In the Czech Republic there is a glaring gap in the network of social services in terms of family support. According to a Czech journal, two thousand children are annually placed in foster care• institutions, most for reasons associated with their social development. However, the risks and consequences of psychological and emotional deprivation in children whose development has been disrupted by public interference in the family structure are widely known and undisputable. Moreover, the practice of institutionalizing children of young parents deemed unfit by arbitrary state convention is a dysfunctional remnant of Communist social ideology.

La estrategia

Vera’s program, STREP, is a system of social services, based in remediation of the impaired family environment. She works with families in their natural environment to eliminate problem situations that would ordinarily result in punitive or disciplinary measures imposed by the state, including surveillance and transplanting children in orphanages. Vera provides family support that rejects the notion of incompetence among young parents and reinforces families’ efforts to raise their children properly and successfully, without state intervention.

STREP’s marquee project, Give Chance a Chance, identifies parents in need even before their children are born. Vera works with maternity wards, pediatricians, obstetricians, and social workers to identify the immediate needs of the parents-to-be and develop a support program specific to their immediate and long-term needs. The major components of the project are as follows:

• Family Accompaniment identifies the families’ positive aspects and provides psychological services through a network linking governmental and grassroots agencies.• Direct Financial Support enables children in institutions to visit their families on the weekends and/ or to be visited in the orphanage by their parents.• Self-Help Groups promote parental skills by bringing young parents together during their leisure time, thus breaking from the isolated and stressful everyday routine.• Social Education Reinforcement aids large or migrant families that have problems coordinating their children's preparation for school.• Volunteer Program provides follow-up care to client families over the long term.• Education and Information Program is a public outreach to professionals in the social and academic sectors to increase awareness of the problems faced by young parents and engage potential proponents of the aid program in the early diagnosis of problems and construction of effective solutions.• Television Project produces a series, Time for Families, consisting of three programs covering family development and social support.• Legal Advocacy provides the momentum for changes in legislative standards, working with judges affecting Czech childcare policy and advisors from the Institute of Education.

La persona

Vera grew up in a small town outside of Prague and attended school with children who came from the neighboring orphanage. Her great-grandmother established a parish home for homeless mothers and her grandmother was locally famous for taking care of homeless people.

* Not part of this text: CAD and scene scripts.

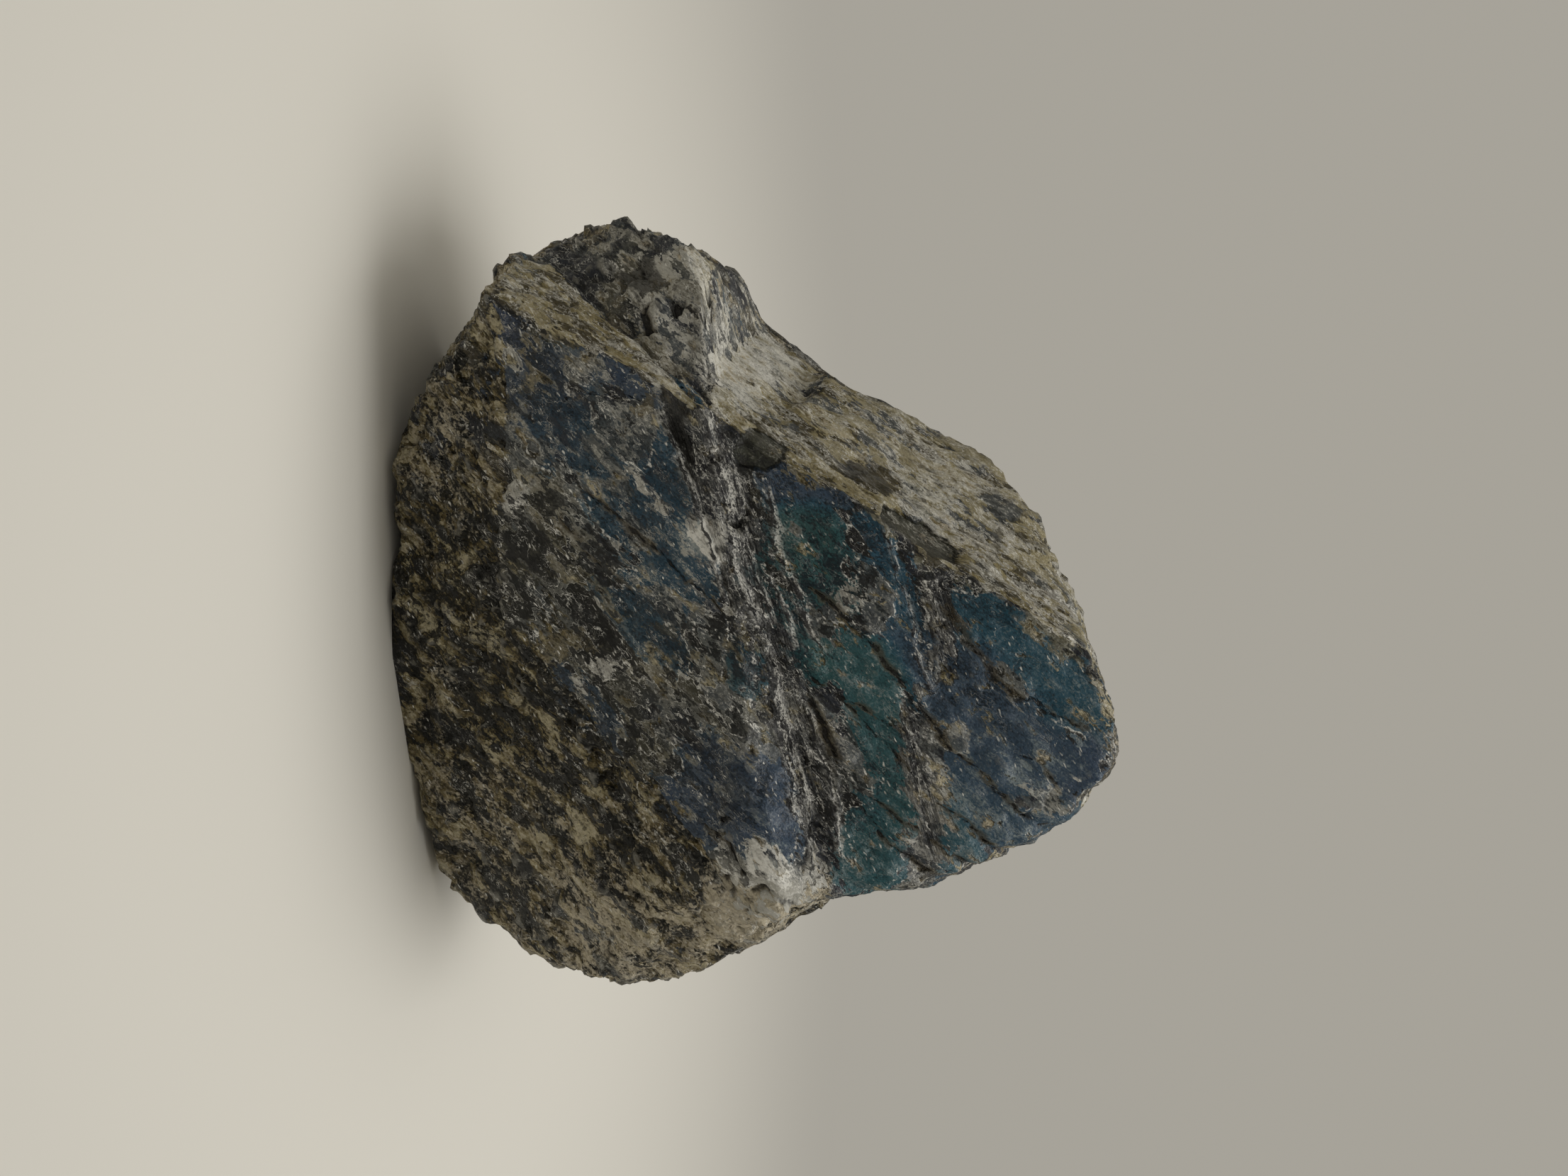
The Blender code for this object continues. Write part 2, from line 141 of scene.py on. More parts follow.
def dice_grid(cells):
    """Directions of six (cells + 1)^2 grids: (1, tan(u pi/4), tan(v pi/4)) turned to each side and
    set to length one. Returns them with the number of each point once edges are shared."""
    line = np.tan(np.linspace(-1, 1, cells + 1) * np.pi / 4)
    u, v = np.meshgrid(line, line, indexing="ij")
    one = np.ones_like(u)
    sides = [(one, u, v), (-one, v, u), (v, one, u), (u, -one, v), (u, v, one), (v, u, -one)]
    grid = np.array([np.stack(side, axis=-1) for side in sides])
    grid /= np.linalg.norm(grid, axis=-1, keepdims=True)
    keys = np.round(grid.reshape(-1, 3) * 1e6).astype(np.int64)
    _, first, number = np.unique(keys, axis=0, return_index=True, return_inverse=True)
    return grid.reshape(-1, 3)[first], number.reshape(6, cells + 1, cells + 1)


def grid_edges(number):
    """Every pair of neighbouring points, each pair once."""
    pairs = [np.stack([number[:, :-1], number[:, 1:]], -1).reshape(-1, 2),
             np.stack([number[:, :, :-1], number[:, :, 1:]], -1).reshape(-1, 2)]
    return np.unique(np.sort(np.concatenate(pairs), axis=1), axis=0)


def relax(directions, edges, rounds):
    """Moves each point to the weighted mean of its neighbours on the skin, again and again."""
    a, b = np.concatenate([edges, edges[:, ::-1]]).T
    for _ in range(rounds):
        points, _ = skin(directions)
        weight = 1 + FRONT_PULL / (1 + np.exp((points[:, 1] + 12) / 3))
        total = np.bincount(a, weight[b], len(points))
        mean = np.stack([np.bincount(a, weight[b] * points[b, k], len(points)) for k in range(3)], 1)
        directions = mean / total[:, None] - HEART
        directions /= np.linalg.norm(directions, axis=1, keepdims=True)
    return directions


def doubled(directions, number):
    """The same grids with a new point between each two: its direction is the mean of theirs."""
    old = directions[number]
    cells = old.shape[1] - 1
    new = np.zeros((6, 2 * cells + 1, 2 * cells + 1, 3))
    new[:, ::2, ::2] = old
    new[:, 1::2, ::2] = (old[:, 1:] + old[:, :-1]) / 2
    new[:, :, 1::2] = (new[:, :, 2::2] + new[:, :, :-1:2]) / 2
    _, finer = dice_grid(2 * cells)
    result = np.zeros((finer.max() + 1, 3))
    result[finer.reshape(-1)] = new.reshape(-1, 3)
    return result / np.linalg.norm(result, axis=1, keepdims=True), finer


# %% Relax the grid, from 8 cells a side up to the full count
directions, number = dice_grid(8)
directions = relax(directions, grid_edges(number), 60)
while number.shape[1] - 1 < CELLS:
    directions, number = doubled(directions, number)
    directions = relax(directions, grid_edges(number), 60)
plain_points, face_of_point = skin(directions)
print(len(plain_points), "points around the stone")

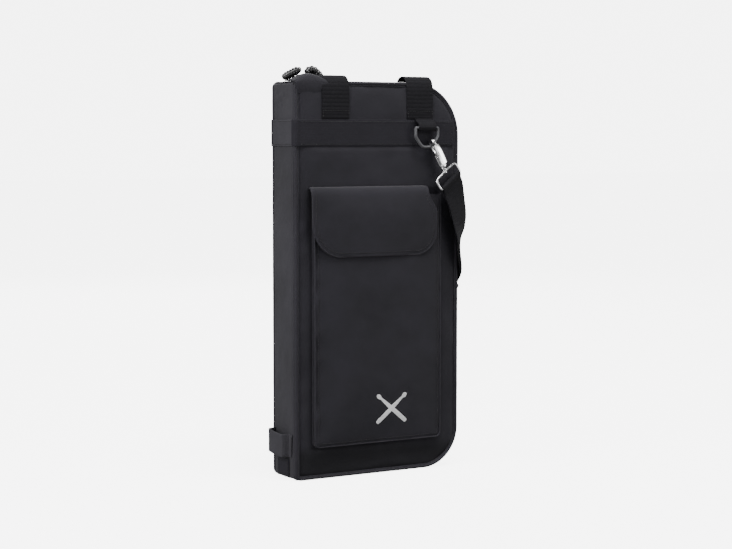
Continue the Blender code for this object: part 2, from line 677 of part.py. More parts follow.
def strap_adjuster(skins, carrier):
    """A flat three-bar slide: a frame with a middle bar."""
    out = Vector((1, 0, 0))
    across = ADJUSTER_ALONG.cross(out)
    half_w, bar = 22.5, 2.6
    half_l = SLIDE_HALF_LENGTH - bar

    def slab(name, cells, thickness):
        face = [ADJUSTER + across * a + ADJUSTER_ALONG * b for a, b in cells]
        rings = [[point + out * side * thickness / 2 for point in face] for side in (-1, 1)]
        return skin_rings(name, rings, skins["black_plastic"], carrier)

    def cell(low_a, high_a, low_b, high_b):
        return [(low_a, low_b), (high_a, low_b), (high_a, high_b), (low_a, high_b)]

    def bar_at(middle):
        return cell(-half_w, half_w, middle - bar, middle + bar)

    def side_at(a):
        end = half_l + bar / 2
        return cell(a - bar, a + bar, -end, end)

    made = slab("strap_adjuster", side_at(-half_w), 3.2)
    helpers = [slab("adjuster_side_helper", side_at(half_w), 3.2)]
    for i, middle in enumerate((-half_l, 0.0, half_l)):
        helpers.append(slab(f"adjuster_bar_helper_{i}", bar_at(middle), 2.6))
    union(made, helpers)


def shoulder_strap(start, end, end_away, skins, cover_carrier, back_carrier):
    """The webbing, in three lengths: the end at the upper ring, the middle and the doubled lower part."""
    clear = RING_WIRE + 2 * GAP
    slide_reach = SLIDE_HALF_LENGTH + 5 * GAP
    slide_width = Vector((1, 0, 0)).cross(ADJUSTER_ALONG)
    slide_width *= math.copysign(1, slide_width.z)
    ring_width = LOWER_SLOPE.cross(OUTWARD_BACK)

    route = [(start + UPPER_AWAY * reach, UPPER_BAR) for reach in (clear, 7, 13)] + UPPER_ROUTE
    route.append((ADJUSTER - ADJUSTER_ALONG * slide_reach, slide_width))
    steps = 3
    rings, thick_rings = strap_rings(route, 2.0, steps), strap_rings(route, 2.6, steps)
    cut = 4 * steps
    step_on = (rings[cut + 1][0] - rings[cut][0]).normalized() * 2 * GAP
    webbing = skins["webbing"]
    skin_rings("strap_end_loop", thick_rings[: cut + 1], webbing, cover_carrier)
    upper_rings = [[point + step_on for point in rings[cut]], *rings[cut + 1 :]]
    skin_rings("strap_upper", upper_rings, webbing, cover_carrier)

    route = [(ADJUSTER + ADJUSTER_ALONG * slide_reach, slide_width), *LOWER_ROUTE]
    route += [(end + end_away * reach, ring_width) for reach in (24, clear)]
    skin_rings("strap_lower", strap_rings(route, 2.8, steps), webbing, back_carrier)


def main():
    for leftover in list(bpy.data.objects):
        bpy.data.objects.remove(leftover, do_unlink=True)
    skins = all_materials()

    back = joint_empty("back_shell_frame", (0, 0, 0))
    spine_line = joint_empty("spine_hinge_axis", (SPINE_X, FACE_Y, 0), back)
    cover_line = joint_empty("cover_hinge_axis", (SPINE_X, -FACE_Y, 0), spine_line)
    half_shell("back", 1, skins, back)
    spine(skins, spine_line)
    half_shell("front", -1, skins, cover_line)
    hanging_loops(skins, cover_line)

    root_y, front_y = front_pocket(skins, cover_line)
    flap_line = joint_empty("pocket_flap_axis", (0, root_y, FLAP_HIGH), cover_line)
    pocket_flap(root_y, front_y, skins, flap_line)
    crossed_sticks_print(front_y, skins, cover_line)
    zip_end_cover(skins, cover_line)

    for side in ("left", "right"):
        slider = joint_empty(f"{side}_slider_axis", (SLIDER_X[side], 0, HEIGHT), back)
        pull = joint_empty(f"{side}_pull_axis", (SLIDER_X[side] + 1.5, 0, HEIGHT + 2.7), slider)
        zip_slider(side, skins, slider, pull)

    ring_line = joint_empty("upper_d_ring_axis", D_BAR, cover_line)
    hook_line = joint_empty("upper_hook_axis", UPPER_EYE, ring_line)
    gate_place = UPPER_EYE + UPPER_STEM * GATE_DOWN + Vector((0, -GATE_OUT, 0))
    gate_line = joint_empty("upper_gate_axis", gate_place, hook_line)
    out = (Vector((0, -1, 0)) + UPPER_STEM * UPPER_STEM.y).normalized()
    route = [(D_BAR.y + y, D_BAR.z + z) for y, z in TAB_ROUTE]
    yz_ribbon("upper_d_ring_tab", D_BAR.x, NARROW_WEB, 1.2, route, skins["webbing"], cover_line)
    d_ring("upper_d_ring", D_BAR, Vector((0, 0, -1)), Vector((1, 0, 0)), skins, ring_line)
    snap_hook("upper", UPPER_EYE, UPPER_STEM, out, skins, hook_line, gate_line)
    start, _ = strap_ring("upper", UPPER_EYE, UPPER_STEM, UPPER_BAR, skins, ring_line)

    side_way = LOWER_SLOPE.cross(OUTWARD_BACK)
    sloping_tab("lower_d_ring_tab", LOWER_BAR, -LOWER_SLOPE, side_way, OUTWARD_BACK, skins, back)
    d_ring("lower_d_ring", LOWER_BAR, LOWER_SLOPE, side_way, skins, back)
    lower_eye = LOWER_BAR + LOWER_SLOPE * D_DROP
    gate_place = lower_eye + LOWER_SLOPE * GATE_DOWN + OUTWARD_BACK * GATE_OUT
    lower_gate = joint_empty("lower_gate_axis", gate_place, back)
    snap_hook("lower", lower_eye, LOWER_SLOPE, OUTWARD_BACK, skins, back, lower_gate)
    end, end_away = strap_ring("lower", lower_eye, LOWER_SLOPE, side_way, skins, back)

    shoulder_strap(start, end, end_away, skins, cover_line, back)
    strap_adjuster(skins, spine_line)


main()
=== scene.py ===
"""Looks of the drum stick bag: its fabrics, webbing, zips and metal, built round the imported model.

Points are in millimetres in the closed bag's own coordinates, as in the model: x runs from the spine to the
zipped edge, y from the front to the back and z up. world() turns them into the frame's metres.
"""

import math
from functools import cached_property

import bpy
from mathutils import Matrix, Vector, noise
from mathutils.bvhtree import BVHTree

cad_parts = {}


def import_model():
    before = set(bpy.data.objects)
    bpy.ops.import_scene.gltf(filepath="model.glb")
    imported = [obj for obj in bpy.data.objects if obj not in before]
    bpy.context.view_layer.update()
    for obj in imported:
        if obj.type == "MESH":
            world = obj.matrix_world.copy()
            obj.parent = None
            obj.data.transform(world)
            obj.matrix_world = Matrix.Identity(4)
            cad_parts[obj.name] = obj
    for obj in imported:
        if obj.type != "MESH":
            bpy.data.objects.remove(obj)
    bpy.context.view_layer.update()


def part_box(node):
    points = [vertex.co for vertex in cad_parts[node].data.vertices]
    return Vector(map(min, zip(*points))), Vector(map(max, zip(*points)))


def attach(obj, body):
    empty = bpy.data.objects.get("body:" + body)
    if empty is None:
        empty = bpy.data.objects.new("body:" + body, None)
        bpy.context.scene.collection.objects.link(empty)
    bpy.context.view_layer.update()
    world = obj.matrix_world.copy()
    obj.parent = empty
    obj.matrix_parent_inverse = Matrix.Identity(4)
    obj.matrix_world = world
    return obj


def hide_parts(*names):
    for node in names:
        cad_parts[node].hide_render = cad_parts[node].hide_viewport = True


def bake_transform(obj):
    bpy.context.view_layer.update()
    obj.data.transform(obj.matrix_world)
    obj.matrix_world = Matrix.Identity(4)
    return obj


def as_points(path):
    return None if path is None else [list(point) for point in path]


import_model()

MM = 0.001
FREE_X, HEIGHT = 116.0, 480.0
SPINE_X = -FREE_X
TOP_CORNER, BOTTOM_CORNER, SPINE_CORNER = 65.0, 50.0, 8.0
# The closed bag's middle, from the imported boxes: the gusset ends at FREE_X, and the band stands BAND_OUT out.
BAND_OUT = 31.0
MIDDLE = Vector((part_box("front_gusset")[1][0] / MM - FREE_X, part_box("front_band")[0][1] / MM + BAND_OUT, 0.0))
SIDES = {"front": -1, "back": 1}
ACROSS, BACKWARD, UP = Vector((1, 0, 0)), Vector((0, 1, 0)), Vector((0, 0, 1))


def world(point):
    return (Vector(point) + MIDDLE) * MM


# ---------------------------------------------------------------- camera, floor and light


def add_camera():
    data = bpy.data.cameras.new("camera")
    data.lens, data.sensor_width = 89.33, 36.0
    camera = bpy.data.objects.new("camera", data)
    camera.location = world((-1134.8, -1932.6, 415.5))
    camera.rotation_euler = (math.radians(85.609), 0.0, math.radians(-30.405))
    bpy.context.scene.collection.objects.link(camera)
    bpy.context.scene.camera = camera


def area_light(name, place, aim, size, power, lights_cloth=True):
    data = bpy.data.lights.new(name, "AREA")
    data.shape, data.size, data.size_y, data.energy = "RECTANGLE", size[0], size[1], power
    light = bpy.data.objects.new(name, data)
    light.location = place
    light.rotation_euler = (Vector(aim) - Vector(place)).to_track_quat("-Z", "Y").to_euler()
    light.visible_diffuse = lights_cloth
    bpy.context.scene.collection.objects.link(light)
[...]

After finishing high school, Vera tried to study law in college, but was forbidden to become a lawyer by the Communist authorities. She studied social work and psychology instead, focusing on children and families. During the early 1990s, she worked as an assistant at the Institute of Medical Ethics. In 1994, she became director of the Protection of Human Rights Center, where she began to develop strategies for supporting young parents in the face of government intervention in their family unit.